Now, I distinctly remember being told the legend of Benbulben back when I was in school, but it certainly wasn’t the one you’re about to read.
To be fair, my teacher probably thought that telling a class of 7 and 8 year olds a story about the mass spiking of food and drink along with a dash of infidelity may raise a few eyebrows.
But, here it is. The uncensored version!
The Tale of Benbulben
The story begins with Grainne, the daughter of Ireland’s High King – Cormac MacAirt, the most beautiful woman in all of Ireland and a proposal of marriage.
According to legend, Grainne, a highly sought after woman by many a man, had just agreed to marry the one and only Fionn MacCool.
A valiant warrior and leader of the Fianna, Fionn was deemed a worthy suitor by the High King and engagement celebrations soon got underway.
A celebratory feast was planned and attendees from across Ireland journeyed across the land to congratulate the happy couple.
On the night of the feast, Grainne was introduced to a Diarmuid, one of her husband-to-be’s top warriors, and also his nephew.
It was love at first sight.
Drunk with love, Grainne was ready to go to any lengths to be with Diarmuid, and somehow came to the conclusion that the best way to get some alone time with him to express her feelings would be to drug the entire party.
After whatever drug was used to spike the food and/or drink with kicked-in, all but Grainne and Diarmuid were out cold, and Grainne confessed her love.
To his credit, Diarmuid backed off, but not because this mad lunatic in front of him had just drugged a room full of people, it was because he was loyal to Fionn.
However, Grainne wouldn’t take no for an answer and, after much persistence, the two ended up running off together.

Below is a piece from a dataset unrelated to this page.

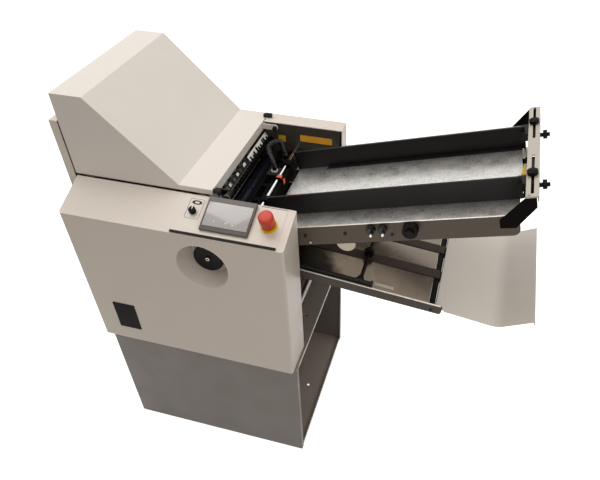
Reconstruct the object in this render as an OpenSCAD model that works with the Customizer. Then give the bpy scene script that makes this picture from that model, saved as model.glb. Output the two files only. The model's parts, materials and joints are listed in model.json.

Back at the party, the effects of the drug were beginning to wear off and Fionn and the rest of the party attendees began to come around. It was immediately clear that something wasn’t right.
Peeling their weary heads off their wild boar casserole, they realised Grainne and Diarmuid had fled.
Fionn was furious.
He pursued Grainne and Diarmuid across the country, far and wide, but they hid inside caves, up towering trees and between every kind of nook and cranny they could find.
After years on the run, Grainne became pregnant with Diarmuid’s child.
Their luck, however, was running out. Fionn and his men began to close in.
Sensing they were in trouble, a heavily pregnant Grainne and Diarmuid fled, eventually arriving at the heath of Benbulben in County Sligo, where they were confronted by a giant boar.
This was bad news for Diarmuid, whom legend had told that the only living creature that could harm him, was a wild boar.
The boar charged and Diarmuid dived at it, trying to overpower it the wild beast.
After a horrific battle, Diarmuid killed the boar, but he didn’t escape unscathed. The boar had managed to badly gore him in the struggle.
As Grainne tried to nurse her wounded lover, Fionn and his men stumbled upon the scene.
Grainne begged Fionn to save Diarmuid.
She knew that Fionn possessed the magic to heal her lovers wounds and that a drink of water from Fionn’s hands would be enough to save him.
Possibly because he was drugged and then abandoned at his own engagement party, who knows..?!
Diarmuid was dying and Fionn’s men begged him to help their former friend in arms, but still Fionn refused.
Only when Fionn’s son Oisin stood up to his father and threatened to kill him that Fionn wavered.
He went to fetch water but by the time he returned, Diarmuid was dead.
So there you have it. A slightly mad and colourful bit of Irish folklore that, in hindsight, may have been a little bit much for little ears to hear.